• [INFORMATION PROVIDED]
———

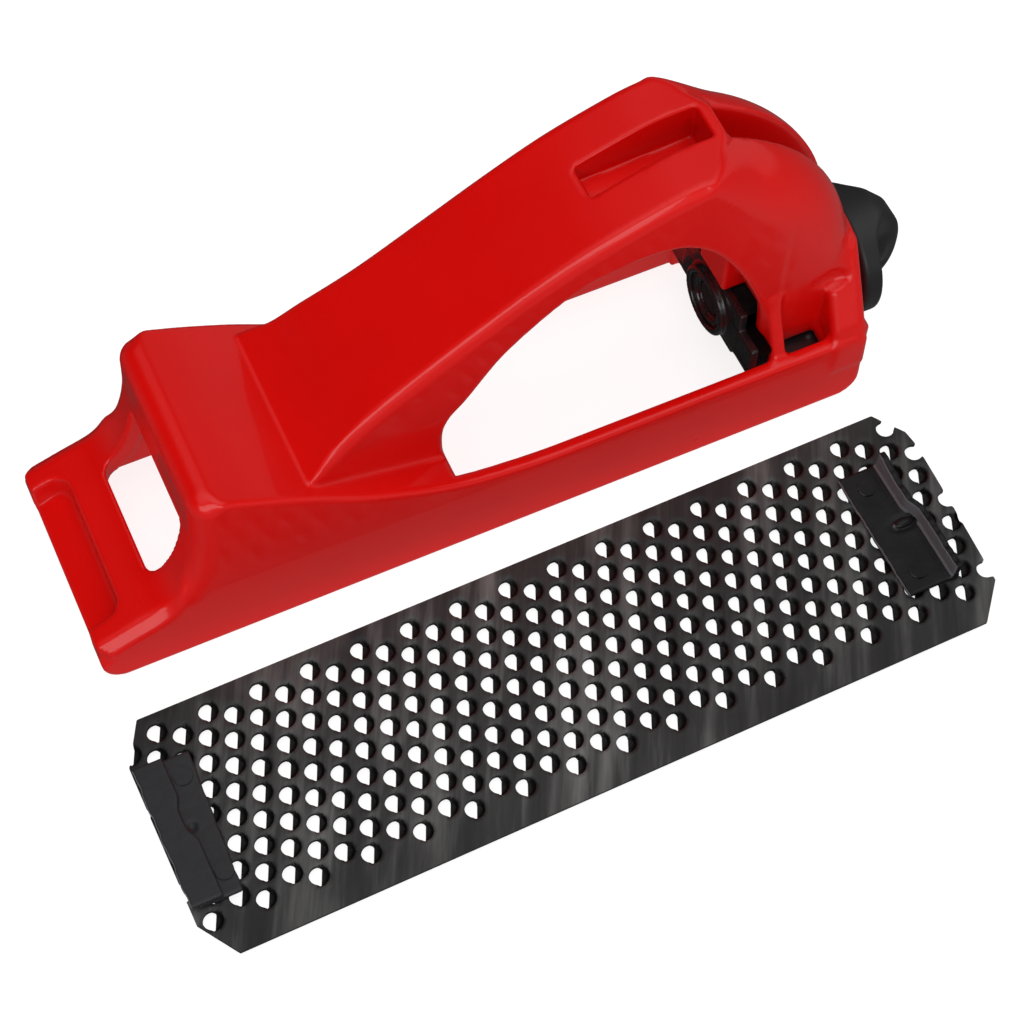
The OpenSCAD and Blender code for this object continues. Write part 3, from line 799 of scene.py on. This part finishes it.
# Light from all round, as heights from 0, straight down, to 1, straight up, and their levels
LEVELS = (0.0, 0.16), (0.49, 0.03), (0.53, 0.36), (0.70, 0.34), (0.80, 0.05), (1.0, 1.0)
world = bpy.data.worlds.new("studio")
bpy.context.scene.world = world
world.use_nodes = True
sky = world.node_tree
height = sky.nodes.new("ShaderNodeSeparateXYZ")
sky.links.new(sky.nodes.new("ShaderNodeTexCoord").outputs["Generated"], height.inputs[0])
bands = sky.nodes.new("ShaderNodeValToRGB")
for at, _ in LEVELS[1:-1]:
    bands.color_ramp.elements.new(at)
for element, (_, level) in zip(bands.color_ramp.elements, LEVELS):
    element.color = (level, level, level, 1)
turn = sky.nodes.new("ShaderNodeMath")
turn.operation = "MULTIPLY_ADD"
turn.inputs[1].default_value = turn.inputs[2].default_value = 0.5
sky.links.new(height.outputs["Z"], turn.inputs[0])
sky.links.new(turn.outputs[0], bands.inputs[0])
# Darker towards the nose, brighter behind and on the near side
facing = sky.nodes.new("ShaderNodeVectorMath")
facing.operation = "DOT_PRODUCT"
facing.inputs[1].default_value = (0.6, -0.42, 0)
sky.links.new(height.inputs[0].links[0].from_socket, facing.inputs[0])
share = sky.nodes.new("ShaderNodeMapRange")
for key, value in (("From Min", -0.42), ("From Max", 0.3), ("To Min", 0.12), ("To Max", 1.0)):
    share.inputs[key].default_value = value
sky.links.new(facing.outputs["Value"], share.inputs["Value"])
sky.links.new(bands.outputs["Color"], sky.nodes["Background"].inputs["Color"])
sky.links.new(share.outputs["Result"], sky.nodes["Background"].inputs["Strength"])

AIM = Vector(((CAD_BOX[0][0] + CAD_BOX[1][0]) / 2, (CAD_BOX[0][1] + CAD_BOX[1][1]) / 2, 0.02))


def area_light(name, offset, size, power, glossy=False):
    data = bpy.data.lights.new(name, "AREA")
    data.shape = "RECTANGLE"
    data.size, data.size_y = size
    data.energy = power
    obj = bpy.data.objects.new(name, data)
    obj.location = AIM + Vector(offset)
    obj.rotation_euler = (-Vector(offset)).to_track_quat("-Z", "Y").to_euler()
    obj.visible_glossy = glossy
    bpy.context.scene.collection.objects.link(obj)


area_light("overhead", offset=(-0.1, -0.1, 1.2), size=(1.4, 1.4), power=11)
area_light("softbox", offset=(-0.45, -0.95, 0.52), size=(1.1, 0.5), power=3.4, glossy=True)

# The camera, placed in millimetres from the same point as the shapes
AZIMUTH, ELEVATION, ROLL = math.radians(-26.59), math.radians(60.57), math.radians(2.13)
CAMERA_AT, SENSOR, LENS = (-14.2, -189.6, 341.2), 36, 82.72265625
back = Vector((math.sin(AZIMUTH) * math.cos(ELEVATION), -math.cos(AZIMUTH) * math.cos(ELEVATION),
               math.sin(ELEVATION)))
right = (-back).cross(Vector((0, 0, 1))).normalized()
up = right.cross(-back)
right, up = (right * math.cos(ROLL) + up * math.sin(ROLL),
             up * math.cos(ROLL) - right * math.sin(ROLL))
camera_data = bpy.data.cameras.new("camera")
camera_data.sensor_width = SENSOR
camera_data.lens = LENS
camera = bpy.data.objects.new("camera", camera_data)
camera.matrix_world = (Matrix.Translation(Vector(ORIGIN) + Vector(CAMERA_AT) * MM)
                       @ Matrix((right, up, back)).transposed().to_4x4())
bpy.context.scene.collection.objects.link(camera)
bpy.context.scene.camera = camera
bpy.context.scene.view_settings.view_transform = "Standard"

———

Write the data back out verbatim.

• [OUTPUT OF THE TASK]
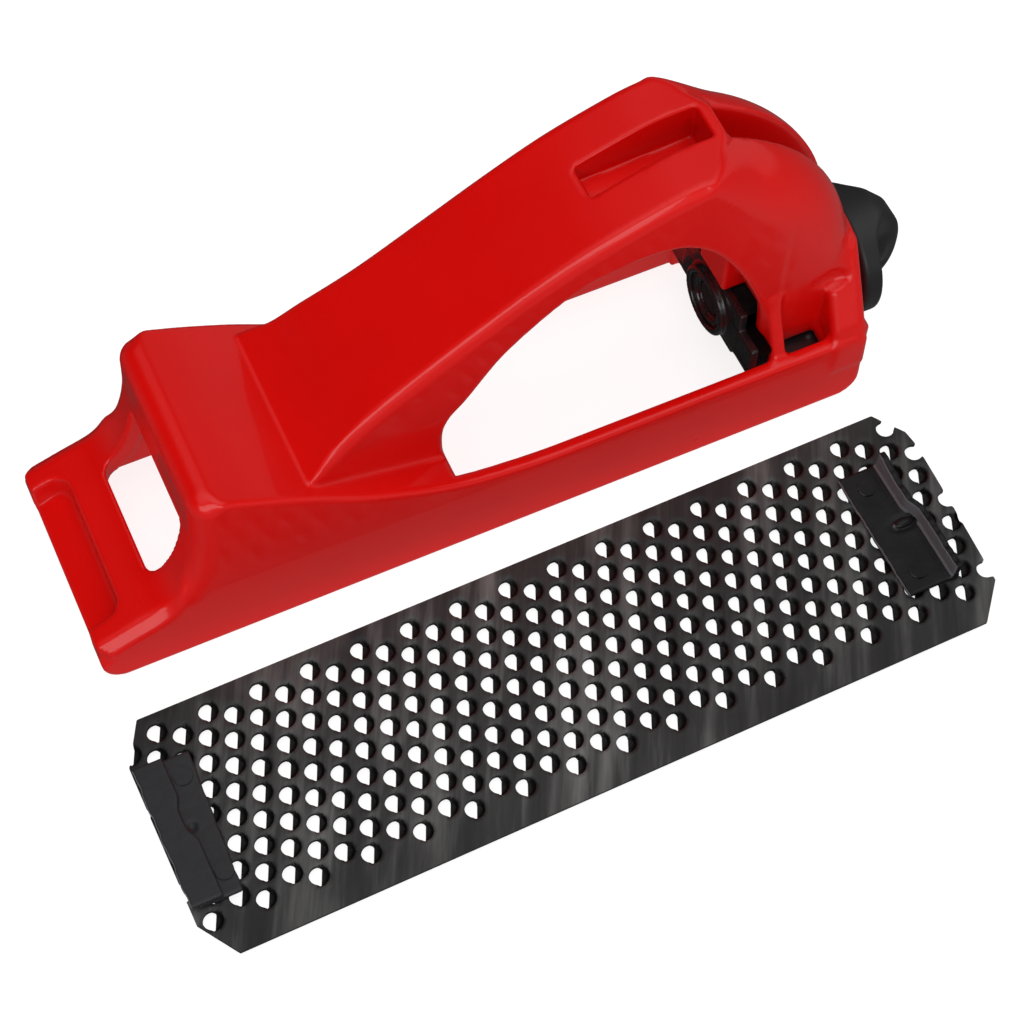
The OpenSCAD and Blender code for this object continues. Write part 3, from line 799 of scene.py on. This part finishes it.
# Light from all round, as heights from 0, straight down, to 1, straight up, and their levels
LEVELS = (0.0, 0.16), (0.49, 0.03), (0.53, 0.36), (0.70, 0.34), (0.80, 0.05), (1.0, 1.0)
world = bpy.data.worlds.new("studio")
bpy.context.scene.world = world
world.use_nodes = True
sky = world.node_tree
height = sky.nodes.new("ShaderNodeSeparateXYZ")
sky.links.new(sky.nodes.new("ShaderNodeTexCoord").outputs["Generated"], height.inputs[0])
bands = sky.nodes.new("ShaderNodeValToRGB")
for at, _ in LEVELS[1:-1]:
    bands.color_ramp.elements.new(at)
for element, (_, level) in zip(bands.color_ramp.elements, LEVELS):
    element.color = (level, level, level, 1)
turn = sky.nodes.new("ShaderNodeMath")
turn.operation = "MULTIPLY_ADD"
turn.inputs[1].default_value = turn.inputs[2].default_value = 0.5
sky.links.new(height.outputs["Z"], turn.inputs[0])
sky.links.new(turn.outputs[0], bands.inputs[0])
# Darker towards the nose, brighter behind and on the near side
facing = sky.nodes.new("ShaderNodeVectorMath")
facing.operation = "DOT_PRODUCT"
facing.inputs[1].default_value = (0.6, -0.42, 0)
sky.links.new(height.inputs[0].links[0].from_socket, facing.inputs[0])
share = sky.nodes.new("ShaderNodeMapRange")
for key, value in (("From Min", -0.42), ("From Max", 0.3), ("To Min", 0.12), ("To Max", 1.0)):
    share.inputs[key].default_value = value
sky.links.new(facing.outputs["Value"], share.inputs["Value"])
sky.links.new(bands.outputs["Color"], sky.nodes["Background"].inputs["Color"])
sky.links.new(share.outputs["Result"], sky.nodes["Background"].inputs["Strength"])

AIM = Vector(((CAD_BOX[0][0] + CAD_BOX[1][0]) / 2, (CAD_BOX[0][1] + CAD_BOX[1][1]) / 2, 0.02))


def area_light(name, offset, size, power, glossy=False):
    data = bpy.data.lights.new(name, "AREA")
    data.shape = "RECTANGLE"
    data.size, data.size_y = size
    data.energy = power
    obj = bpy.data.objects.new(name, data)
    obj.location = AIM + Vector(offset)
    obj.rotation_euler = (-Vector(offset)).to_track_quat("-Z", "Y").to_euler()
    obj.visible_glossy = glossy
    bpy.context.scene.collection.objects.link(obj)


area_light("overhead", offset=(-0.1, -0.1, 1.2), size=(1.4, 1.4), power=11)
area_light("softbox", offset=(-0.45, -0.95, 0.52), size=(1.1, 0.5), power=3.4, glossy=True)

# The camera, placed in millimetres from the same point as the shapes
AZIMUTH, ELEVATION, ROLL = math.radians(-26.59), math.radians(60.57), math.radians(2.13)
CAMERA_AT, SENSOR, LENS = (-14.2, -189.6, 341.2), 36, 82.72265625
back = Vector((math.sin(AZIMUTH) * math.cos(ELEVATION), -math.cos(AZIMUTH) * math.cos(ELEVATION),
               math.sin(ELEVATION)))
right = (-back).cross(Vector((0, 0, 1))).normalized()
up = right.cross(-back)
right, up = (right * math.cos(ROLL) + up * math.sin(ROLL),
             up * math.cos(ROLL) - right * math.sin(ROLL))
camera_data = bpy.data.cameras.new("camera")
camera_data.sensor_width = SENSOR
camera_data.lens = LENS
camera = bpy.data.objects.new("camera", camera_data)
camera.matrix_world = (Matrix.Translation(Vector(ORIGIN) + Vector(CAMERA_AT) * MM)
                       @ Matrix((right, up, back)).transposed().to_4x4())
bpy.context.scene.collection.objects.link(camera)
bpy.context.scene.camera = camera
bpy.context.scene.view_settings.view_transform = "Standard"